__The exercise__. In the listing below, find the line with "a screwed-down plate.", then repeat exactly every line from the top through that one.

__Source excerpt__.

----

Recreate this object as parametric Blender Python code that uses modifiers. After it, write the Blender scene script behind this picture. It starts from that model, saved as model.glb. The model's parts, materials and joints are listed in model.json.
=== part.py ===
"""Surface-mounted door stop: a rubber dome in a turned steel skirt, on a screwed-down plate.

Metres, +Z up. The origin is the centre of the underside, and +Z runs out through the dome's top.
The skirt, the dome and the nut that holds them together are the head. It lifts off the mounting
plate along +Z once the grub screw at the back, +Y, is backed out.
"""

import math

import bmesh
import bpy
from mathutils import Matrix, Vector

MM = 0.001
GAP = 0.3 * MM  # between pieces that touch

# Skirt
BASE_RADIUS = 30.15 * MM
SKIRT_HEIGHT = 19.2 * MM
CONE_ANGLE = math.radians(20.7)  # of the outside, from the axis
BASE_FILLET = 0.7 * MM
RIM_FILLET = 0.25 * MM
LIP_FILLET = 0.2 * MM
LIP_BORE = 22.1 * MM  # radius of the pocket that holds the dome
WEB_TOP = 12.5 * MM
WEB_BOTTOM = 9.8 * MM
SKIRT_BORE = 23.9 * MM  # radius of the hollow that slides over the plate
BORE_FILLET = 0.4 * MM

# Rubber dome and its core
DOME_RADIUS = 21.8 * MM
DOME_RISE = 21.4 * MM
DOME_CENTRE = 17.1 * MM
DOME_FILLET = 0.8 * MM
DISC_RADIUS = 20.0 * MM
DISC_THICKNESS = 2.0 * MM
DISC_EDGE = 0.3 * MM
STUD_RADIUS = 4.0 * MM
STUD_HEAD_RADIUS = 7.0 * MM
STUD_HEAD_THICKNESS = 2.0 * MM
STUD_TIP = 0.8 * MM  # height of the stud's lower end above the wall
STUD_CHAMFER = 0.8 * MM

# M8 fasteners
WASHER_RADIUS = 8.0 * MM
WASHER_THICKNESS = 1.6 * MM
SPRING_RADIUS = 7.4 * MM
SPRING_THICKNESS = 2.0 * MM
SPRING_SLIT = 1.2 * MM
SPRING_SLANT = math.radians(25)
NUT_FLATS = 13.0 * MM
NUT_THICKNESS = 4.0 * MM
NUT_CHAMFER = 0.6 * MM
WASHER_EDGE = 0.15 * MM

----

__Reply to the task__.
Recreate this object as parametric Blender Python code that uses modifiers. After it, write the Blender scene script behind this picture. It starts from that model, saved as model.glb. The model's parts, materials and joints are listed in model.json.
=== part.py ===
"""Surface-mounted door stop: a rubber dome in a turned steel skirt, on a screwed-down plate.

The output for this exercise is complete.